Even before I headed off overseas, I had these two yarns and an idea out of the stash and waiting to be tackled. The fluffy yarn is a very soft wool boucle called Mt Pisa, that I bought at Touch Yarns in New Zealand. The warp yarn is Bendigo Woollen Mills Classic 3 ply in ‘almond’.

I’d bought the boucle thinking I’d weave a scarf, but I have plenty of scarves. Then I unwisely washed some throw pillows together and the colour ran, so what had been two cream coloured pillows gained a ‘subtle tie-dye effect’. So after discovering how cool double weave tubes were, I figured I’d weave those pillows some soft, fluffy covers.

So I warped up the loom, got started and immediately discovered something obvious:

This is a quarter of the boucle yarn. I wasn’t going to get one pillow out of it, let alone two. So I dove into the stash and brought out some more New Zealand yarn: Naturally Naturelle, a 10ply/aran wool yarn left over from Starsky.

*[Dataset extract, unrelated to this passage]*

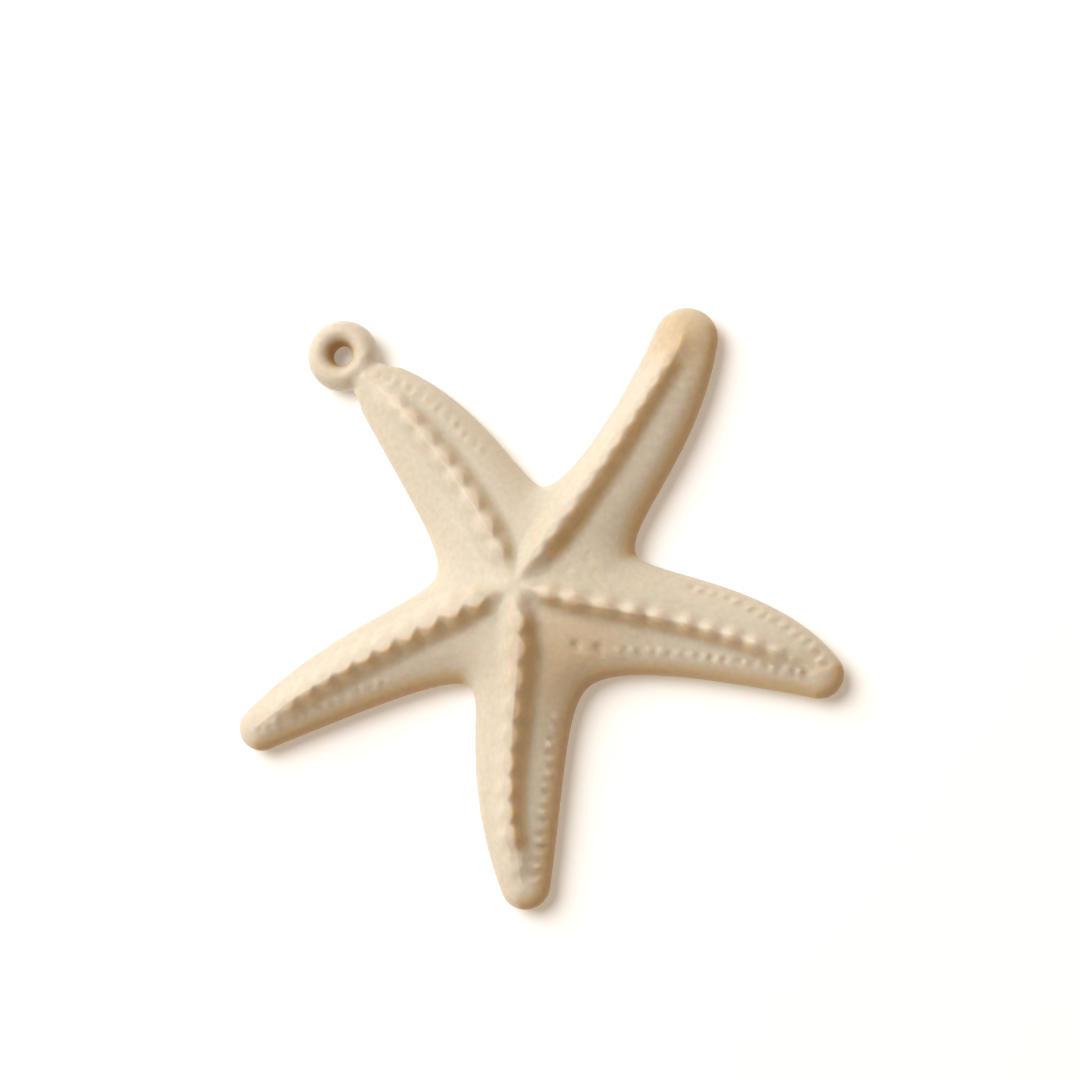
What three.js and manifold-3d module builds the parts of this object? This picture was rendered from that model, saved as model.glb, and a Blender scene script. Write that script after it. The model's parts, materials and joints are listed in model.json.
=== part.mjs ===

I worked out that I could work the double weave so I had two shots of boucle followed by two of Naturelle on the front of the pillows, and just Naturelle for the back.

Which make the whole weaving-a-tube thing even cooler. Here’s the front:

Here’s the back:

Then I discovered my second mistake. I had managed to stuff up the warp length calculations, and was coming up a little short on the second pillow. By tying the warp into sections at the back of the loom, then extending it with some scrap yarn, I managed to just squeeze out the second pillow.

Then it was just a matter of tying off and trimming the warp into a fringe, washing and blocking the pillow covers, then slipping them over the old pillows.

Structually, the project all worked out fine it the end. But I’m not 100% satisfied with the final result. The weft is is a little prone to spreading on the back of the pillows, so the fabric really isn’t firm enough for the use I’m putting it to. I’m considering felting it a little, but not so much that I can’t get the original pillows inside any more.

But otherwise, they’re soft and cushy, and do a great job of reviving the dye-stained old pillows.